Many of Hiley Ward's books have come out of what he was doing at the time. He wrote God and Marx Today in 1968 after writing a 10-part series on Eastern Europe for the Detroit Free Press and the Knight-Ridder news service. Textbooks, he said, tend to be more demanding. While he said he can write a trade book in as little as 10 days, his latest textbook, Mainstreams of American Media History took four years. Ward has also written Professional Newswriting, Reporting in Depth, Magazine and Feature Writing and My Friend's Beliefs: A Young Reader's Guide to World Religions, which he says is his best-selling book: "I'm still getting royalties after 10 years." He said writing a textbook and then using it to teach is the one drawback: "Once you've put everything you know about a topic into a textbook, what else do you have to say?"

Ward said he decided on a journalism career because he always liked to write. He was also interested in religion. So he combined the two and has made a career out of writing about religion. He began his career part time as a news assistant and feature writer for the national Methodist Christian Advocate, worked four years as editor of the 1.3 million circulation Sunday Pix, and edited a weekly in Michigan. He was religion editor/writer for 14 years for the Detroit Free Press, which nominated him for a Pulitzer in deadline reporting. Later he was also a member of a Free Press team that later won the Pulitzer. At the Free Press he covered  cults by infiltrating them incognito across the country. He also covered the Civil Rights movement, Martin Luther King, and the Popes. He covered all four sessions of the Vatican Council, followed Billy Graham to Europe, and led a press tour to the Near East, which resulted in a 16-part series for Knight-Ridder.

He started writing books in his mid-20s by submitting a synopsis and outline which expanded the discussion of a very controversial article he had written for Christian Century magazine. The first publisher he contacted, Macmillan, immediately contracted the book without asking for any sample chapters. Ward rarely writes sample chapters and generally works without an agent. For the article, "Is Tithing Christian?" (answer no) and for the book that came out of it, "Creative Giving," he was able to use his research skills in Greek, Hebrew and Latin. He followed the first book with another published by Macmillan, Space Age Sunday, which treated the Sabbath and Sunday as a foreign concept to Christianity. He has two post-graduate degrees from two seminaries and a doctorate from the University of Minnesota. Ward also served as president of the Religion Newswriting Association of the United States and Canada.

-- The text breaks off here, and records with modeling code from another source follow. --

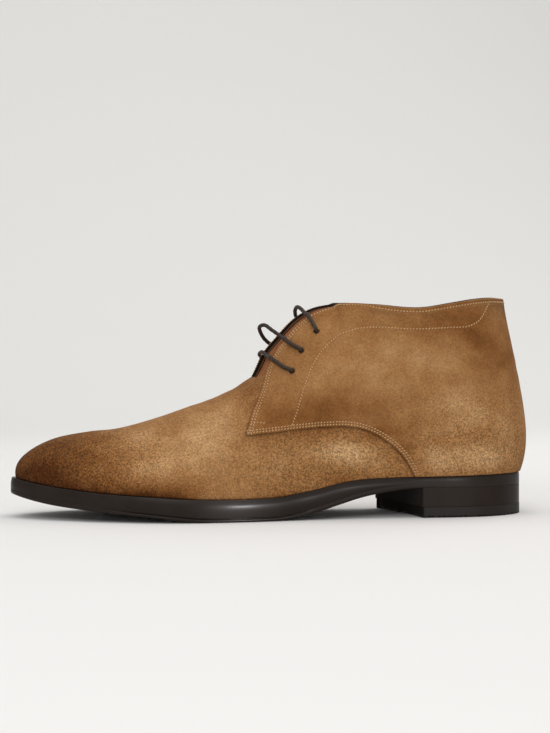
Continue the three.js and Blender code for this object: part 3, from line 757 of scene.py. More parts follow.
def noise(tree, vector, scale, detail=3.0, rough=0.6):
    node = add(tree, "ShaderNodeTexNoise")
    setValues(node, Detail=detail, Roughness=rough)
    tree.links.new(vector, node.inputs["Vector"])
    feed(tree, node.inputs["Scale"], scale)
    return node.outputs["Fac"]


def mapRange(tree, value, low, high, toLow=0.0, toHigh=1.0):
    node = add(tree, "ShaderNodeMapRange")
    tree.links.new(value, node.inputs["Value"])
    setValues(node, From_Min=low, From_Max=high, To_Min=toLow, To_Max=toHigh)
    return node.outputs["Result"]


def mixColor(tree, factor, a, b, blend="MIX"):
    node = add(tree, "ShaderNodeMix", data_type="RGBA", blend_type=blend)
    for place, value in ((0, factor), (6, a), (7, b)):
        feed(tree, node.inputs[place], value)
    return node.outputs[2]


def makeNapGroup():  # raised fibres: fine speckle, brushed streaks and cloudy patches
    group, source, sink = newGroup(
        "napGrain",
        (("Vector", "NodeSocketVector", None), ("Speckle Scale", "NodeSocketFloat", 1500.0),
         ("Cloud Scale", "NodeSocketFloat", 60.0), ("Brush", "NodeSocketFloat", 0.3)),
        (("Speckle", "NodeSocketFloat"), ("Cloud", "NodeSocketFloat"), ("Height", "NodeSocketFloat")))
    vector = source.outputs["Vector"]
    fine = noise(group, vector, source.outputs["Speckle Scale"], 3.0, 0.75)
    stretch = add(group, "ShaderNodeMapping", vector_type="POINT")
    setValues(stretch, Rotation=(0.0, math.radians(28), 0.0), Scale=(1.0, 1.0, 1.7))
    group.links.new(vector, stretch.inputs["Vector"])
    streakScale = times(group, source.outputs["Speckle Scale"], 0.3)
    streak = noise(group, stretch.outputs[0], streakScale, 3.0, 0.6)
    middle = noise(group, vector, times(group, source.outputs["Speckle Scale"], 0.5), 2.0, 0.6)
    cloud = noise(group, vector, source.outputs["Cloud Scale"], 4.0, 0.62)
    speckle = times(group, plus(group, fine, middle), 0.5)
    brushed = times(group, math2(group, "SUBTRACT", streak, 0.5), source.outputs["Brush"])
    group.links.new(plus(group, speckle, brushed), sink.inputs["Speckle"])
    group.links.new(cloud, sink.inputs["Cloud"])
    group.links.new(plus(group, fine, times(group, streak, 0.6)), sink.inputs["Height"])
    return group


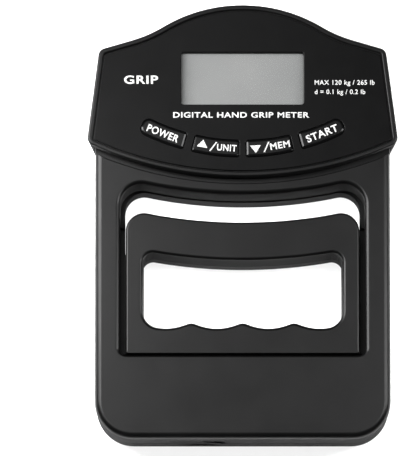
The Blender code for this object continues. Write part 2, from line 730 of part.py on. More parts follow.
def electronics():
    block("main_board", (-45.0, 119.0, BOARD_BACK), (45.0, 168.8, BOARD_FRONT), BOARD_GREEN)
    block("microcontroller", (-6.0, 146.0, 18.4), (6.0, 158.0, 19.7), CHIP_BLACK)
    block("weighing_amplifier", (-30.0, 148.0, 18.2), (-26.0, 158.0, 19.7), CHIP_BLACK)
    rods("buzzer", [((28.0, 150.0, 14.5), (28.0, 150.0, 19.7))], 6.0, CHIP_BLACK)
    block("battery_cell", (23.0, 4.6, 3.0), (45.8, 29.0, 11.0), FOIL, rounding=1.2)
    block("charging_board", (-20.0, 2.6, 9.1), (-5.5, 8.4, 10.3), BOARD_GREEN)
    socket_low = (SOCKET_X - SOCKET_HALF_WIDTH, 1.1, ROD_HEIGHT - SOCKET_HALF_HEIGHT)
    socket_high = (SOCKET_X + SOCKET_HALF_WIDTH, 8.0, ROD_HEIGHT + SOCKET_HALF_HEIGHT)
    socket = block("charging_socket", socket_low, socket_high, STEEL)
    inner_low = [value + 0.35 for value in socket_low]
    inner_high = [value - 0.35 for value in socket_high]
    inner_low[1] = 0.0
    cut(socket, block("socket_inside", inner_low, inner_high))
    tongue = block(
        "socket_tongue",
        (SOCKET_X - 3.2, 1.8, ROD_HEIGHT - 0.35),
        (SOCKET_X + 3.2, 7.9, ROD_HEIGHT + 0.35),
    )
    join(socket, tongue)


def cables():
    wire(
        "load_cell_cable",
        [
            (-34.0, 23.4, 12.5),
            (-36.0, 25.0, 14.8),
            (-42.0, 23.8, 19.0),
            (-49.0, 21.4, 21.3),
            (-56.0, 25.0, 20.4),
            (-58.6, 36.0, 19.0),
            (-58.6, 60.0, 19.0),
            (-58.6, 90.0, 19.0),
            (-58.6, 112.0, 19.0),
            (-58.2, 124.0, 18.2),
            (-54.0, 134.0, 17.0),
            (-46.0, 140.0, 16.6),
            (-38.0, 141.0, 17.6),
            (-34.0, 141.0, 18.6),
        ],
        2.2,
        RUBBER,
    )
    wire(
        "battery_lead",
        [
            (36.0, 30.6, 8.0),
            (37.5, 31.0, 12.0),
            (42.0, 29.6, 16.0),
            (47.0, 22.8, 18.2),
            (54.5, 22.6, 19.0),
            (58.4, 32.0, 19.0),
            (58.6, 60.0, 19.0),
            (58.6, 90.0, 19.0),
            (58.6, 112.0, 19.0),
            (58.0, 124.0, 18.2),
            (53.0, 133.0, 17.0),
            (46.0, 138.0, 17.0),
            (40.0, 139.0, 18.7),
        ],
        1.8,
        RUBBER,
    )
    wire(
        "charging_lead",
        [
            (-4.9, 5.6, 9.7),
            (-2.0, 4.8, 8.6),
            (4.0, 4.0, 6.4),
            (13.0, 4.6, 6.0),
            (22.3, 8.0, 7.0),
        ],
        1.4,
        RUBBER,
    )


# Grip, span adjustment and load cell ------------------------------------------------------------------


def grip():
    window = flared("window", window_outline(), GRIP_BACK - 1.0, GRIP_FRONT, WINDOW_EDGE)
    lower_room = block("lower_room", (-40.5, 38.4, 5.0), (40.5, 44.4, 23.0))
    upper_room = block("upper_room", (-38.0, 82.5, 5.0), (38.0, 91.0, 23.0))
    rod_hole = rods("grip_rod_hole", [((0.0, 35.0, ROD_HEIGHT), (0.0, 39.0, ROD_HEIGHT))], ROD_RADIUS + 0.5)
    shanks = rods("grip_shank_holes", screw_ends(GRIP_SCREWS, 5.0, GRIP_SCREW_END + 0.5), GRIP_SHANK + FIT)
    heads = rods("grip_head_holes", screw_ends(GRIP_SCREWS, GRIP_BACK - 1.0, GRIP_HEAD_SEAT + FIT), GRIP_HEAD + FIT)

    front = extruded(
        "grip_front_half", grip_outline(), GRIP_PARTING + FIT / 2, GRIP_FRONT, SATIN_BLACK, top_round=GRIP_EDGE
    )
    cut(front, window, lower_room, upper_room, rod_hole, shanks)

    rear = extruded(
        "grip_rear_half", grip_outline(), GRIP_BACK, GRIP_PARTING - FIT / 2, SATIN_BLACK, bottom_round=GRIP_EDGE
    )
    for side in (-1, 1):
        inner, outer = side * (GRIP_HALF_WIDTH - 1.0), side * TONGUE_OUTER
        tongue = block(
            "tongue_left" if side < 0 else "tongue_right",
            (min(inner, outer), TONGUE_BOTTOM, TONGUE_BACK),
            (max(inner, outer), TONGUE_TOP, TONGUE_FRONT),
        )
        join(rear, tongue)
    cut(rear, window, lower_room, upper_room, rod_hole, shanks, heads)

    profile = screw_profile(GRIP_SHANK, GRIP_HEAD, GRIP_HEAD_SEAT, GRIP_SCREW_END)
    for i, (x, y) in enumerate(GRIP_SCREWS):
        turned(f"grip_screw_{i + 1}", profile, (x, y, 0.0), STEEL, steps=12)


def upright_piece(name, outline, low, high, colour, top_round=0.0):
    """An outline in the XZ plane, thickened along Y from low to high, on the rod's axis."""
    obj = extruded(name, outline, -high, -low, colour, top_round)
    turn = Matrix.Translation((0.0, 0.0, ROD_HEIGHT * MM)) @ Matrix.Rotation(math.radians(90), 4, "X")
    obj.data.transform(turn)
    return obj


def span_adjustment():
    """The wheel is the nut of the grip's threaded rod, so turning it slides the grip."""
    wheel = upright_piece("adjusting_wheel", wheel_outline(), WHEEL_BOTTOM, WHEEL_TOP, NYLON)
    bore = [((0.0, WHEEL_BOTTOM - 1.0, ROD_HEIGHT), (0.0, WHEEL_TOP + 1.0, ROD_HEIGHT))]
    cut(wheel, rods("wheel_bore", bore, ROD_RADIUS + 0.2))

    washer_low, washer_high = CELL_TOP + FIT, WHEEL_BOTTOM - FIT
    washer_ends = [((0.0, washer_low, ROD_HEIGHT), (0.0, washer_high, ROD_HEIGHT))]
    washer = rods("thrust_washer", washer_ends, WASHER_RADIUS, STEEL, sides=24)
    washer_bore = [((0.0, washer_low - 1.0, ROD_HEIGHT), (0.0, washer_high + 1.0, ROD_HEIGHT))]
    cut(washer, rods("washer_bore", washer_bore, ROD_RADIUS + 0.4))

    rod = rods("threaded_rod", [((0.0, ROD_BOTTOM, ROD_HEIGHT), (0.0, ROD_TOP, ROD_HEIGHT))], ROD_RADIUS, STEEL)
    pin_room = rods("pin_hole", [((0.0, PIN_Y, 5.0), (0.0, PIN_Y, 20.0))], PIN_RADIUS + FIT, sides=14)
    cut(rod, pin_room)
    crossbar = block("grip_crossbar", (-38.0, 38.7, 6.3), (38.0, 44.1, 18.3), STEEL, rounding=0.4)
    rod_room = [((0.0, 38.0, ROD_HEIGHT), (0.0, 45.0, ROD_HEIGHT))]
    cut(crossbar, rods("crossbar_hole", rod_room, ROD_RADIUS + FIT), pin_room)
    rods("crossbar_pin", [((0.0, PIN_Y, 6.6), (0.0, PIN_Y, 18.0))], PIN_RADIUS, STEEL, sides=14)


def load_cell():
    """A bending beam: its left end is fixed, and the wheel presses on its right end round the rod."""
    middle = (CELL_BOTTOM + CELL_TOP) / 2
    cell = block(
        "load_cell", (CELL_LEFT, CELL_BOTTOM, CELL_BACK), (CELL_RIGHT, CELL_TOP, CELL_FRONT), ALUMINIUM, 0.4
    )
    rod_room = [((0.0, CELL_BOTTOM - 1.0, ROD_HEIGHT), (0.0, CELL_TOP + 1.0, ROD_HEIGHT))]
    cut(cell, rods("cell_rod_hole", rod_room, ROD_RADIUS + 0.4))
    waist = [((x, middle, CELL_BACK - 1.0), (x, middle, CELL_FRONT + 1.0)) for x in (-25.0, -14.0)]
    cut(cell, rods("cell_holes", waist, 4.7, sides=24))
    slot = block("cell_slot", (-25.0, middle - 1.5, CELL_BACK - 1.0), (-14.0, middle + 1.5, CELL_FRONT + 1.0))
    cut(cell, slot)

    anchor_top = CELL_BOTTOM - FIT
    anchor = block("load_cell_anchor", (-47.0, 2.6, 5.5), (-32.0, anchor_top, 19.1), STEEL, rounding=0.4)
    z = ROD_HEIGHT
    holes = rods("anchor_holes", [((x, 2.0, z), (x, 19.0, z)) for x in ANCHOR_SCREWS_X], ANCHOR_SHANK + FIT)
    sinks = rods("anchor_sinks", [((x, 2.0, z), (x, 5.2, z)) for x in ANCHOR_SCREWS_X], ANCHOR_HEAD + FIT)
    cut(anchor, holes, sinks)
    cut(cell, holes)
    for i, x in enumerate(ANCHOR_SCREWS_X):
        screw = rods(f"anchor_screw_{i + 1}", [((x, 3.2, z), (x, 18.4, z))], ANCHOR_SHANK, STEEL, sides=14)
        join(screw, rods(f"anchor_screw_{i + 1}_head", [((x, 2.8, z), (x, 4.9, z))], ANCHOR_HEAD, sides=18))


def main():
    frame_shells()
    case_screws()
    head_cover()
    face_panel()
    display()
    buttons()
    electronics()
    cables()
    grip()
    span_adjustment()
    load_cell()


main()
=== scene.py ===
"""A hand dynamometer lying on its back on a pale table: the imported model, finished for its looks.

Shapes are written in millimetres. X is measured from the centre line, Z from the back, and Y from a line just
inside the palm edge, MIDDLE_Y before the world's origin. +Y points to the display end, +Z out of the face.
"""

import json
import math

import bmesh
import bpy
from mathutils import Matrix, Vector


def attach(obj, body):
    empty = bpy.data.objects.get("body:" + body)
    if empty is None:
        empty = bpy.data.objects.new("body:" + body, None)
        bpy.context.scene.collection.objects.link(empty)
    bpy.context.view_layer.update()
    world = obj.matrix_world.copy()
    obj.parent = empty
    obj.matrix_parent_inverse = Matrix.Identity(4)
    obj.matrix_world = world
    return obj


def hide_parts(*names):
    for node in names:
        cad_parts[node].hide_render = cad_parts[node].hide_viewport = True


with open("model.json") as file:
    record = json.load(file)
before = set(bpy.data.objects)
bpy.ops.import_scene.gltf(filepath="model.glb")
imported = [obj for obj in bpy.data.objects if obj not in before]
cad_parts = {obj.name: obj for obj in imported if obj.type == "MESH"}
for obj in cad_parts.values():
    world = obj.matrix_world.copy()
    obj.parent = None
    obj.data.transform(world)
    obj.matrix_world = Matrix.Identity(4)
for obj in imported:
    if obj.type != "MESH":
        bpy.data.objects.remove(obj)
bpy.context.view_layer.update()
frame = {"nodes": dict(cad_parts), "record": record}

MM = 0.001
PALM_EDGE = -1.2
HEAD_TOP = 187.1
MIDDLE_Y = (PALM_EDGE + HEAD_TOP) / 2
WALL = 2.2
FIT = 0.3
# How far a cutter reaches past the surface that it opens
PAST = 1.0
# Edges sharper than this many degrees stay crisp in the shading
SMOOTH_BELOW = 30

# Frame, the lower casing
BODY_HALF_WIDTH = 62.95
BODY_CORNER = 16.3
BODY_FRONT = 27.0
PARTING = 11.5
PARTING_EDGE = 0.25
BODY_TAPER = 0.9876
BACK_EDGE = 2.0
FRONT_EDGE = 3.0
OPENING_HALF_WIDTH = 52.1
OPENING_BOTTOM = 34.9
OPENING_TOP = 105.1
OPENING_TOP_RADIUS = 198.0
OPENING_LOWER_CORNER = 3.0
OPENING_UPPER_CORNER = 9.3
OPENING_EDGE = 2.0
OPENING_LOWER_EDGE = 1.0
# How far from the centre line the upper arcs of the opening and of the grip reach, before their corners
TOP_ARC_END = 38.0
# The rear casing's narrower opening, whose rim shows as a ledge inside the front's
LEDGE_HALF_WIDTH = 50.5
LEDGE_UPPER_CORNER = 8.6

# Display head
HEAD_FRONT = 31.0
HEAD_BOTTOM = 111.8
HEAD_BOTTOM_RADIUS = 158.0
HEAD_BOTTOM_ARC_SHARE = 0.85
HEAD_LOWER_CORNER = (66.6, 126.6, 4.0)
HEAD_SHOULDER = (61.35, 167.45, 3.5)
SHOULDER_SLOPE = 16.6
DOME_SLOPE = 31.5
DOME_RADIUS = 65.0
NECK_RADIUS = 55.0
HEAD_TAPER = 0.955
HEAD_TAPER_CENTRE = 150.0
HEAD_WALL_BACK = 26.7
RIM_OUTER = 1.0
RIM_FLAT = 0.7
RIM_INNER = 0.5
TUCK = 4.0
BACK_TOP = 127.5

# Face panel, display and buttons
PANEL_FLOOR = 28.9
PANEL_BACK = 29.2
PANEL_FRONT = 30.2
PANEL_INSET = 2.85
DISPLAY_HALF_WIDTH = 26.2
DISPLAY_BOTTOM = 143.5
DISPLAY_TOP = 166.4
DISPLAY_CORNER = 1.0
LENS_BACK = 27.2
LENS_FRONT = 28.6
GLASS_BACK = 23.6
GLASS_FRONT = 26.4
BUTTON_ARC_CENTRE = 215.3
BUTTON_OUTER_RADIUS = 94.6
BUTTON_INNER_RADIUS = 87.7
BUTTON_SPANS = ((-27.95, -15.75), (-13.25, -1.05), (1.05, 13.25), (15.75, 27.95))
BUTTON_NAMES = ("button_power", "button_up", "button_down", "button_start")
BUTTON_END_ROUNDING = 3.0
BUTTON_CORNER = 0.8
BUTTON_TOP = 30.9
FLANGE_BACK = 25.6
FLANGE_FRONT = 26.4
FLANGE_LIP = 0.8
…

He taught at Temple University for 20 years, where he also served as journalism chair. He retired in 1997. Ward always told his students to prepare for two different careers in journalism: "All journalists, with a few exceptions, go into something else in middle life. Factors at any given employment aren't always constant. There's also a lot of pressure at a big paper." Once journalists gain experience, he said, they can move up to where there's more money and where they can use their expertise.

As a teacher, Ward said, the most rewarding part was seeing his students' results. He geared all student assignments toward publication, he said, even media history students: "Since I edited Media History Digest, my media history students could get published there." Many of his students won awards.

He entered Mainstreams into the running for the 1998 Pulitzer Award, but didn't get mentioned. Although most Pulitzers go to trade books and articles, Ward said he entered his text because "the Pulitzer is very unpredictable." He said he geared Mainstreams for the student, making it reader-friendly and adding humor with cartoons and humor art.

In 1999, Ward was awarded a Sidney Kobre Award for lifetime achievement in media history by the American Journalism Historians Association.

Now retired, Ward has combined his love of theology with his passion for fiction writing with his recently published humor-mystery novel, Murder, By God! He is working on another book, an historical novel tentatively titled The Apostles's Woman, based on the life of St. Peter's wife.

He lives "in the country" with his wife, journalist Joan Bastel, who is managing editor of the daily The Intelligencer, in Doylestown, Pennsylvania. "I highly recommend retirement. I live in the country. I have an in-ground swimming pool, woods and wildlife, grass to cut and easy access to New York and Washington. It's a good life." Ward has four children: Laurel, Marcy, Carolee and Dianne. Diane is the chief deputy Hennepin County attorney in Minnesota.